Later, Greenwood visits another pub called the Tinker’s Arms, where he encounters dog-fanciers. Here’s the illustration from The Wilds of London:

Tinker's Arms pub, Brick Lane


The tradition of keeping songbirds in cages is often ascribed to Flemish weavers, who settled in significant numbers in Spitalfields and elsewhere in England, notably Norwich, where they introduced canaries as pets. It seems likely that the birds were kept to make a pleasant sound to ameliorate the repetitive work of weaving, filling the same role as the tradesman’s radio.

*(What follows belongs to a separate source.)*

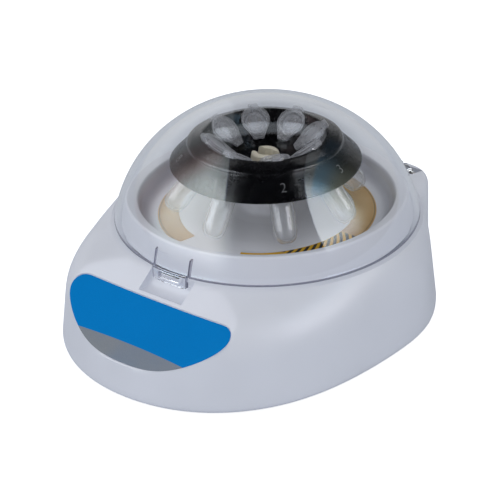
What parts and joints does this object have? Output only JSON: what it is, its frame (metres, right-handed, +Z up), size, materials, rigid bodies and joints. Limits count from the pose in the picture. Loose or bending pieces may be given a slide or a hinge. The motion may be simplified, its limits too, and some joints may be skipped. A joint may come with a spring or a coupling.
{
  "type": "laboratory mini centrifuge",
  "caption": "Benchtop mini centrifuge with an egg-shaped white housing, clear hinged dome lid with a latch tongue, black fixed-angle rotor holding capped microtubes, and a blue front label.",
  "frame": {"origin": "on the table plane under the middle of the outline; the rotor axis is 11.02 mm behind it", "axes": "+Z up along the rotor axis, -Y towards the front latch and label, +X to the right seen from the front"},
  "size_m": [0.1608, 0.1934, 0.0983],
  "materials": {
    "housing_white": "white ABS, satin moulded",
    "chamber_white": "white ABS, satin moulded",
    "base_grey": "pale grey ABS, matt",
    "lid_clear": "clear polycarbonate, polished",
    "rotor_black": "black acetal, glossy",
    "hub_cream": "cream nylon",
    "tube_clear": "translucent polypropylene",
    "label_front": "printed film, blue over grey",
    "label_chamber": "printed film, amber with black stripes",
    "steel": "zinc plated steel",
    "shaft_steel": "ground steel",
    "bracket_steel": "pressed steel",
    "rubber_black": "moulded rubber",
    "plastic_black": "black moulded plastic",
    "felt": "felt ring",
    "board_green": "solder mask",
    "wire_red": "PVC sleeve",
    "wire_black": "PVC sleeve"
  },
  "bodies": {
    "frame": {"upper_housing": "housing_white", "base_plate": "base_grey", "rubber_foot_1": "rubber_black", "base_screw_1": "steel", "rubber_foot_2": "rubber_black", "base_screw_2": "steel", "rubber_foot_3": "rubber_black", "base_screw_3": "steel", "rubber_foot_4": "rubber_black", "base_screw_4": "steel", "rotor_chamber": "chamber_white", "chamber_label": "label_chamber", "shaft_seal": "felt", "front_label": "label_front", "motor_can": "steel", "motor_end_cap": "plastic_black", "motor_bracket": "bracket_steel", "motor_grommet_1": "rubber_black", "motor_screw_1": "steel", "motor_grommet_2": "rubber_black", "motor_screw_2": "steel", "motor_grommet_3": "rubber_black", "motor_screw_3": "steel", "lid_hinge_pin": "shaft_steel", "lid_hinge_spring": "steel", "circuit_board": "board_green", "lid_switch_body": "plastic_black", "power_switch_frame": "plastic_black", "dc_inlet": "plastic_black", "motor_lead_1": "wire_red", "motor_lead_2": "wire_black", "supply_lead_1": "wire_red", "supply_lead_2": "wire_black"},
    "spindle": {"motor_shaft": "shaft_steel", "rotor_hub": "hub_cream", "rotor": "rotor_black", "tube_1": "tube_clear", "tube_2": "tube_clear", "tube_3": "tube_clear", "tube_4": "tube_clear", "tube_5": "tube_clear", "tube_6": "tube_clear", "tube_7": "tube_clear", "tube_8": "tube_clear"},
    "lid_dome": {"lid": "lid_clear"},
    "latch": {"lid_latch_tongue": "lid_clear"},
    "rocker": {"power_switch_rocker": "plastic_black"},
    "switch_lever": {"lid_switch_lever": "steel"}
  },
  "joints": [
    {"name": "rotor_spin", "type": "hinge", "parent": "frame", "child": "spindle", "pos_m": [0, 0.01102, 0.06], "axis": [0, 0, 1], "continuous": true},
    {"name": "lid_hinge", "type": "hinge", "parent": "frame", "child": "lid_dome", "pos_m": [0, 0.08682, 0.04], "axis": [-1, 0, 0], "range_deg": [0, 80]},
    {"name": "latch_flex", "type": "hinge", "parent": "lid_dome", "child": "latch", "pos_m": [0, -0.05498, 0.0558], "axis": [-1, 0, 0], "range_deg": [0, 7]},
    {"name": "power_rocker", "type": "hinge", "parent": "frame", "child": "rocker", "pos_m": [-0.015, 0.09172, 0.022], "axis": [1, 0, 0], "range_deg": [-6, 6]},
    {"name": "lid_switch_lever_swing", "type": "hinge", "parent": "frame", "child": "switch_lever", "pos_m": [0.036, -0.05048, 0.0386], "axis": [0, 1, 0], "range_deg": [0, 6.4]}
  ],
  "couplings": [
    {"joint": "lid_switch_lever_swing", "follows": "lid_hinge", "ratio": 0.08}
  ]
}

But what Greenwood describes is different: an informal men’s club meeting outside the workplace for socialising and rules-bound competition. Such songbird contests don’t seem to exist in England any more, but they still carry on under the name of vinkensport (‘finch sport’) in the Dutch-speaking region of Flanders in Belgium. This 2007 New York Times article delves into the world of vinkensport, where not everyone sticks to the rules:

Mr. Santens, 39, a high school principal who attended his first match at age 10, admits that the desire to win can make some bird owners go a bit cuckoo. Participants became suspicious at a recent contest where one finch sang 725 susk-e-wiets, the exact same number it managed in the previous two matches. When a judge ordered the cage opened, he discovered it contained a mini CD player. The owner of the nonexistent finch fled with the cage.